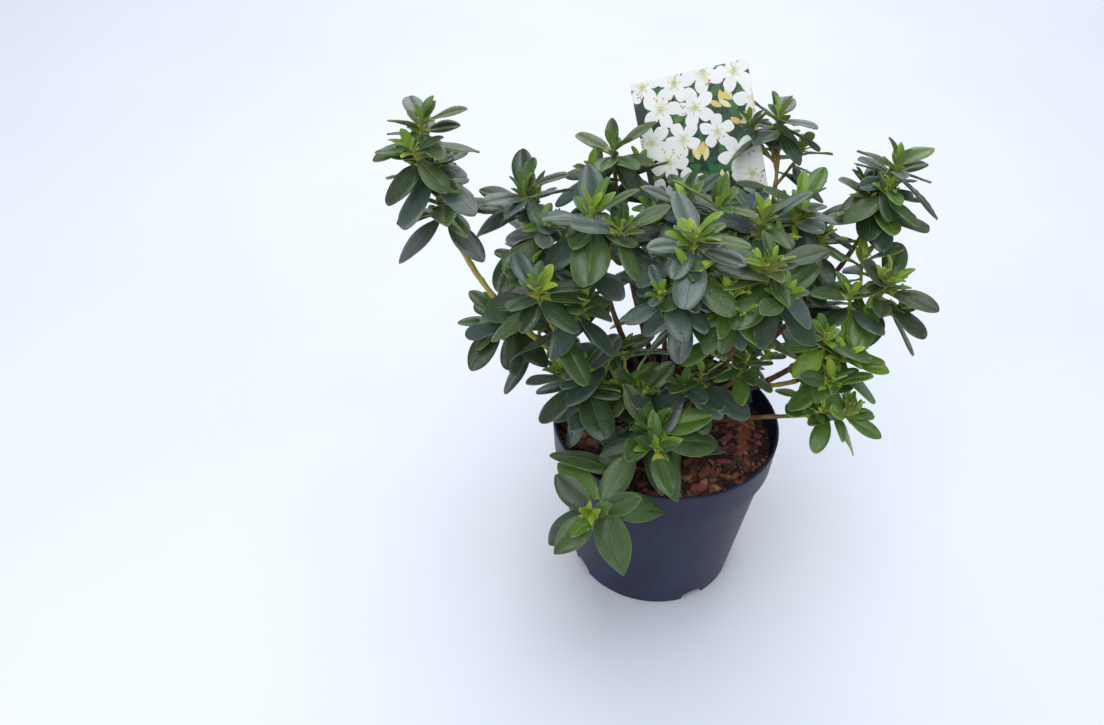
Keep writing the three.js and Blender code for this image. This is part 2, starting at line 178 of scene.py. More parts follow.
def fanFaces(sides, middle, start, left):  # triangles from a middle point to the ring that begins at start
    k = np.arange(sides)
    ring = np.stack([start + k, start + (k + 1) % sides], axis=-1)
    return np.column_stack([np.full(sides, middle), ring if left else ring[:, ::-1]])


def addLoft(pile, rings, ends, mats, inward=False):
    # A closed skin over rings of points, with a fan to a middle point at each end. mats is one material, or
    # one for each ring. inward is for rings that turn the other way.
    count, sides = np.shape(rings)[:2]
    quads = ringFaces(count, sides)
    tris = np.concatenate([fanFaces(sides, count * sides, 0, inward),
                           fanFaces(sides, count * sides + 1, (count - 1) * sides, not inward)])
    mats = np.broadcast_to(mats, count)
    addToPile(pile, np.concatenate([*rings, ends]), quads[:, ::-1] if inward else quads,
              np.repeat(mats[:-1], sides), tris, np.repeat(mats[[0, count - 2]], sides))


def addTube(pile, points, radii, sides, mats, relief=None):
    points = np.asarray(points, float)
    ahead = np.gradient(points, axis=0)
    ahead /= np.linalg.norm(ahead, axis=1)[:, None]
    across = aside(ahead[0], 0)
    turns = 2 * np.pi * np.arange(sides) / sides
    rings = []
    for i, centre in enumerate(points):
        across = unit(across - ahead[i] * np.dot(across, ahead[i]))
        other = np.cross(ahead[i], across)
        radius = radii[i] * (np.ones(sides) if relief is None else relief(i, centre, turns))
        ring = centre + np.outer(radius * np.cos(turns), across)
        rings.append(ring + np.outer(radius * np.sin(turns), other))
    addLoft(pile, rings, points[[0, -1]], mats)


# Materials

def linear(hexColour):
    parts = [int(hexColour[i:i + 2], 16) / 255 for i in (1, 3, 5)]
    return tuple(p / 12.92 if p <= 0.04045 else ((p + 0.055) / 1.055) ** 2.4 for p in parts) + (1.0,)


def addNode(tree, kind, settings=None, links=None):
    node = tree.nodes.new(kind)
    for key, value in (settings or {}).items():
        if isinstance(key, str) and hasattr(node, key):
            setattr(node, key, value)
        else:
            node.inputs[key].default_value = value
    for key, source in (links or {}).items():
        tree.links.new(source, node.inputs[key])
    return node


def newMaterial(name, sockets):
    material = bpy.data.materials.new(name)
    material.use_nodes = True
    tree = material.node_tree
    shader = tree.nodes["Principled BSDF"]
    for key, value in sockets.items():
        shader.inputs[key].default_value = value
    where = addNode(tree, "ShaderNodeTexCoord").outputs["Object"]
    return material, tree, shader, where


def patches(tree, where, size, detail=3, rough=0.55, span=(0.35, 0.65), to=(0, 1)):
    # soft patches about size millimetres across, with values between the two of to
    cloud = addNode(tree, "ShaderNodeTexNoise", {"Scale": metre / size, "Detail": detail, "Roughness": rough},
                    {"Vector": where})
    limits = {"From Min": span[0], "From Max": span[1], "To Min": to[0], "To Max": to[1]}
    return addNode(tree, "ShaderNodeMapRange", limits, {"Value": cloud.outputs["Fac"]}).outputs["Result"]


def patched(tree, where, size, under, over, detail=3, rough=0.55, span=(0.35, 0.65)):
    # one colour with soft patches of another over it, where the first may be a pattern already
    settings = {"data_type": "RGBA", 7: linear(over)}
    links = {0: patches(tree, where, size, detail, rough, span)}
    if isinstance(under, str):
        settings[6] = linear(under)
    else:
        links[6] = under
    return addNode(tree, "ShaderNodeMix", settings, links).outputs[2]


def dress(tree, shader, colour, rough, height, depth, strength):
    # the pattern of a surface on its shader: colour, roughness, and a relief of so many millimetres
    settings = {"Strength": strength, "Distance": depth * mm}
    relief = addNode(tree, "ShaderNodeBump", settings, {"Height": height})
    tree.links.new(colour, shader.inputs["Base Color"])
    if rough is not None:
        tree.links.new(rough, shader.inputs["Roughness"])
    tree.links.new(relief.outputs["Normal"], shader.inputs["Normal"])


def waxyLeaf(name, main, other, bloom, rough=0.35):
    # Living leaf, upper side: a waxy skin over green flesh. It gives a broad soft sheen that greys the dark
    # green where it faces the light, and its finest veins lie in a net that breaks the sheen up. The real net
    # is about 1 mm wide and is drawn at 2.6 mm, so that it shows. bloom is how much of the bluish dust-like
    # wax there is.
    material, tree, shader, where = newMaterial(name, {
        "IOR": 1.48, "Sheen Weight": bloom, "Sheen Roughness": 0.5, "Sheen Tint": linear("#c6cfcd"),
        "Specular IOR Level": 0.5 + 2 * bloom})
    net = addNode(tree, "ShaderNodeTexVoronoi", {"feature": "DISTANCE_TO_EDGE", "Scale": metre / 2.6},
                  {"Vector": where}).outputs["Distance"]
    field = addNode(tree, "ShaderNodeMapRange", {"From Max": 0.22}, {"Value": net}).outputs["Result"]
    vein = addNode(tree, "ShaderNodeMapRange", {"To Min": 0.35, "To Max": 0.0}, {"Value": field})
    cloudy = patched(tree, where, 8, main, other, 4, 0.6)
    veined = addNode(tree, "ShaderNodeMix", {"data_type": "RGBA", 7: linear(other)},
                     {0: vein.outputs["Result"], 6: cloudy})
    gloss = patches(tree, where, 5, to=(rough - 0.06, rough + 0.1))
    dress(tree, shader, veined.outputs[2], gloss, field, 0.16, 0.45)
    return material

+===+

== The task ==
Only the lines from the opening of the material through the line with "return np.column_stack([np.full(sides, middle), ring" should be echoed, exactly as written.

== Reply to the task ==
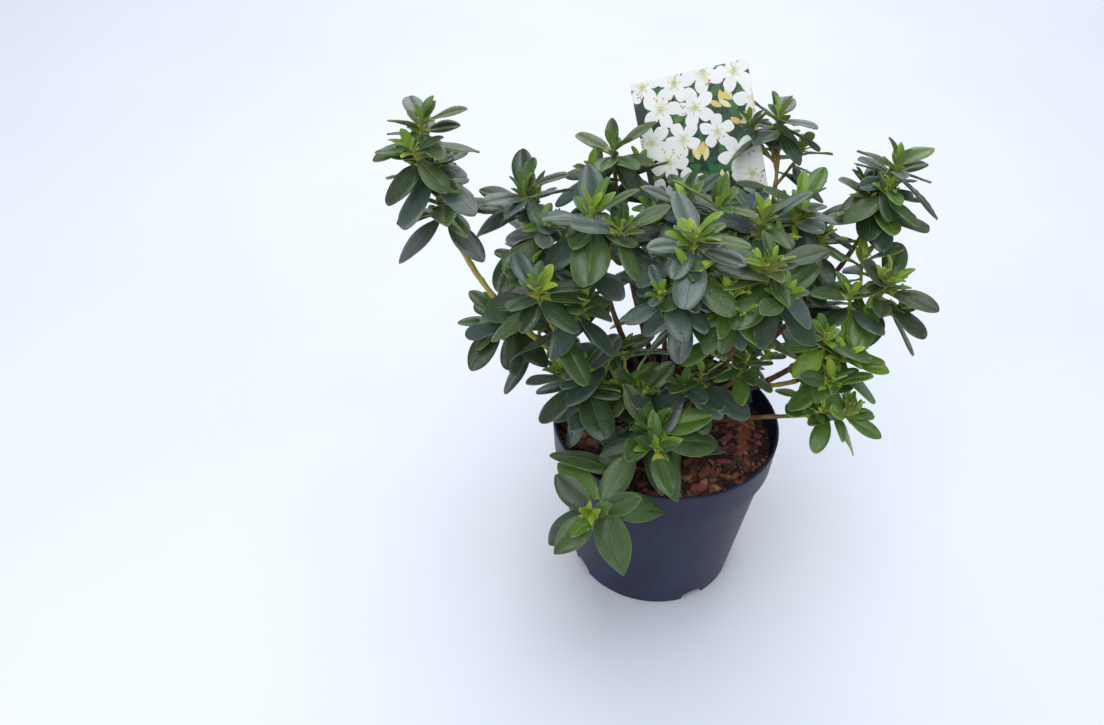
Keep writing the three.js and Blender code for this image. This is part 2, starting at line 178 of scene.py. More parts follow.
def fanFaces(sides, middle, start, left):  # triangles from a middle point to the ring that begins at start
    k = np.arange(sides)
    ring = np.stack([start + k, start + (k + 1) % sides], axis=-1)
    return np.column_stack([np.full(sides, middle), ring if left else ring[:, ::-1]])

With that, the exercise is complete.